begin

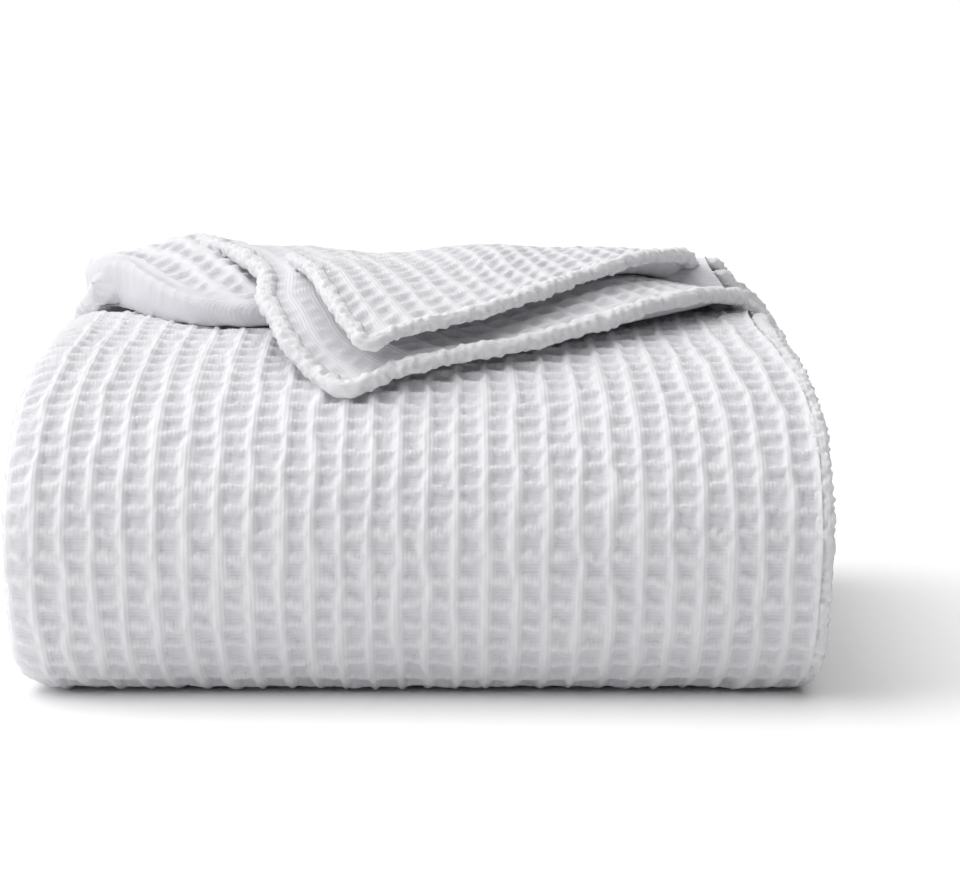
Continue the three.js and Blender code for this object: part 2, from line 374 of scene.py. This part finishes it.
def cotton_material(name, color, thread_scale):
    """Matt woven cotton: threads that turn from across in the pockets to along on the ridges, and fuzz, with
    painted shade that darkens the pockets.

    Its nodes read the mesh's place on the flat cloth, in cells, with the relief as the third number. A
    thread_scale of 2.2 gives about 7 threads to a cell.
    """
    material = bpy.data.materials.new(name)
    material.use_nodes = True
    tree = material.node_tree
    shader = tree.nodes["Principled BSDF"]
    shader.inputs["Roughness"].default_value = 0.92
    shader.inputs["Sheen Weight"].default_value = 0.25
    shader.inputs["Sheen Roughness"].default_value = 0.6
    shader.inputs["Specular IOR Level"].default_value = 0.2
    place = tree.nodes.new("ShaderNodeAttribute")
    place.attribute_name = "cloth"
    split = tree.nodes.new("ShaderNodeSeparateXYZ")
    tree.links.new(place.outputs["Vector"], split.inputs[0])

    def threads(axis, count):
        wave = tree.nodes.new("ShaderNodeTexWave")
        wave.wave_type = "BANDS"
        wave.bands_direction = axis
        wave.inputs["Scale"].default_value = count
        wave.inputs["Distortion"].default_value = 1.5
        wave.inputs["Detail"].default_value = 2
        wave.inputs["Detail Scale"].default_value = 1.5
        tree.links.new(place.outputs["Vector"], wave.inputs["Vector"])
        return wave

    along = threads("X", thread_scale)
    across = threads("Y", thread_scale * 1.15)
    high = tree.nodes.new("ShaderNodeMapRange")
    high.inputs["From Min"].default_value = 0.02
    high.inputs["From Max"].default_value = 0.16
    tree.links.new(split.outputs["Z"], high.inputs["Value"])
    mix = tree.nodes.new("ShaderNodeMix")
    tree.links.new(high.outputs["Result"], mix.inputs[0])
    tree.links.new(across.outputs["Fac"], mix.inputs[2])
    tree.links.new(along.outputs["Fac"], mix.inputs[3])
    fuzz = tree.nodes.new("ShaderNodeTexNoise")
    fuzz.inputs["Scale"].default_value = 14
    fuzz.inputs["Detail"].default_value = 5
    tree.links.new(place.outputs["Vector"], fuzz.inputs["Vector"])
    total = tree.nodes.new("ShaderNodeMath")
    total.operation = "ADD"
    tree.links.new(mix.outputs[0], total.inputs[0])
    tree.links.new(fuzz.outputs["Fac"], total.inputs[1])
    bump = tree.nodes.new("ShaderNodeBump")
    bump.inputs["Strength"].default_value = 0.22
    bump.inputs["Distance"].default_value = 0.0006
    tree.links.new(total.outputs[0], bump.inputs["Height"])
    tree.links.new(bump.outputs["Normal"], shader.inputs["Normal"])
    # painted shade: the pockets of the weave are coloured about 10% darker and a little bluer than the
    # ridges, standing in for the shade that falls in them
    painted_shade_mix = tree.nodes.new("ShaderNodeMix")
    painted_shade_mix.data_type = "RGBA"
    painted_pocket_shade = [color[0] * 0.90, color[1] * 0.90, color[2] * 0.915]
    painted_shade_mix.inputs[6].default_value = painted_pocket_shade + [1]
    painted_shade_mix.inputs[7].default_value = list(color) + [1]
    tree.links.new(high.outputs["Result"], painted_shade_mix.inputs[0])
    tree.links.new(painted_shade_mix.outputs[2], shader.inputs["Base Color"])
    return material


waffle_material = cotton_material("waffle_cloth", (0.735, 0.73, 0.755), 2.2)
hem_material = cotton_material("hem", (0.745, 0.74, 0.76), 3.0)


def finish_piece(obj, material, body):
    """Gives a piece its material and the body that it rides on."""
    obj.data.materials.append(material)
    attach(obj, body)
    return obj


# --- the rolled pile ------------------------------------------------------------------------------
ROLL = "rolled_pile"
heel_s = path_s[FOLD_STEPS - 1]
toe_s = path_s[FOLD_STEPS]
crest_s = path_s[FOLD_STEPS + LEAF_STEPS - 1]
under_corner_s = crest_s + 70  # far enough back to be hidden by the loose corner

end

### [Task to complete]
Pull every line containing the word "body" out of the material and copy it.

### [Answer below]
def finish_piece(obj, material, body):
    """Gives a piece its material and the body that it rides on."""
    attach(obj, body)